Kapalı redüksiyon sonrası TEN ile intramedüller kırık
tespitinin açık redüksiyon yapılanlara göre en büyük
dezavantajı cerrahi sürenin uzunluğu ve floroskopik
radyasyon maruziyetinin fazla olmasıdır. Bununda en
önemli sebebi kırık redüksiyonun kapalı olarak sağlanmasındaki
zorluklardır. Bu yüzden kırık hattı üzerinden
mini bir insizyonla yapılan “blind-hand” tekniği
kapalı redüksiyonun elde edilmesinin güç olduğu vakalarda
kullanılabilir. Yapılan çalışmalarda bu tekniğin
hem cerrahi süreyi, hem de floroskopik radyasyon
maruziyeti süresini azalttığı bildirilmiştir. Böylece
alınan radyasyon dozu anlamlı ölçüde azalmaktadır 8,9,19,20. Altay ve ark.’ı 8 yaptıkları çalışmada
kapalı ve mini-açık redüksiyon sonrası TEN ile intramedüller
kırık tespiti yaptıkları gruplar arasında cerrahi
süre ve radyasyon maruziyeti açısından istatistiksel
olarak anlamlı fark olduğunu bildirmişlerdir. Komplikasyon
oranı ve kaynama zamanı açısından ise gruplar
arasında anlamlı bir farklılık olmadığını belirtmişlerdir.

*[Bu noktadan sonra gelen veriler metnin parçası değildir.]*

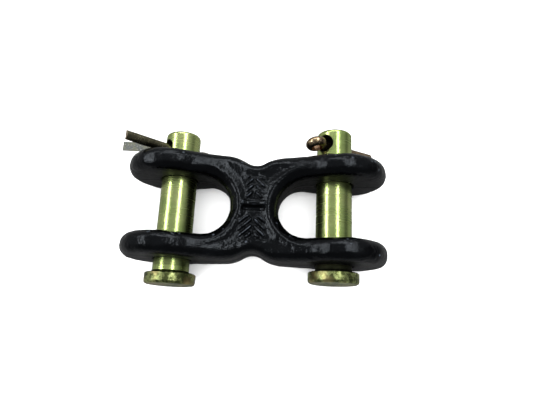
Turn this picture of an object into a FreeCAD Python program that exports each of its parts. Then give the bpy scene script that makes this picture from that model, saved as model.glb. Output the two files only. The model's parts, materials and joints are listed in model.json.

Bizim çalışmamızda da, kapalı redüksiyon ve mini-açık
yapılan redüksiyon arasında cerrahi süre ve floroskopi
maruziyeti açısından istatistiksel olarak anlamlı olarak
fark gözlendi. Mini-açık teknikte cerrahi süre ve radyasyon
maruziyet daha az olmasına rağmen, hastanede
kalış süresi kapalı redüksiyon gruba göre daha fazla
gözlendi. Kaynama zamanı, alçıda kalma süresi, yük
verme, açılanma, uzunluk farkı ve TEN skoru açısından
gruplar arasında farklılık gözlenmedi.
Sonuç olarak, çocuk femur cisim kırıklarının tedavisinde
titanyum elastik nail kullanılarak yapılan intramedüller
kırık tespiti 6-12 yaş arasındaki hastalar için
etkili ve güvenilir bir yöntemdir. Operasyon sırasında
kapalı redüksiyon sağlanamadığı durumlarda hem
cerrahi ekibin radyasyon maruziyetini, hemde cerrahi
süreyi azaltmak için mini-açık cerrahi yaklaşım komplikasyonu
olmayan basit, güvenilir ve kapalı tekniğe
benzer sonuçları olan bir yöntemdir.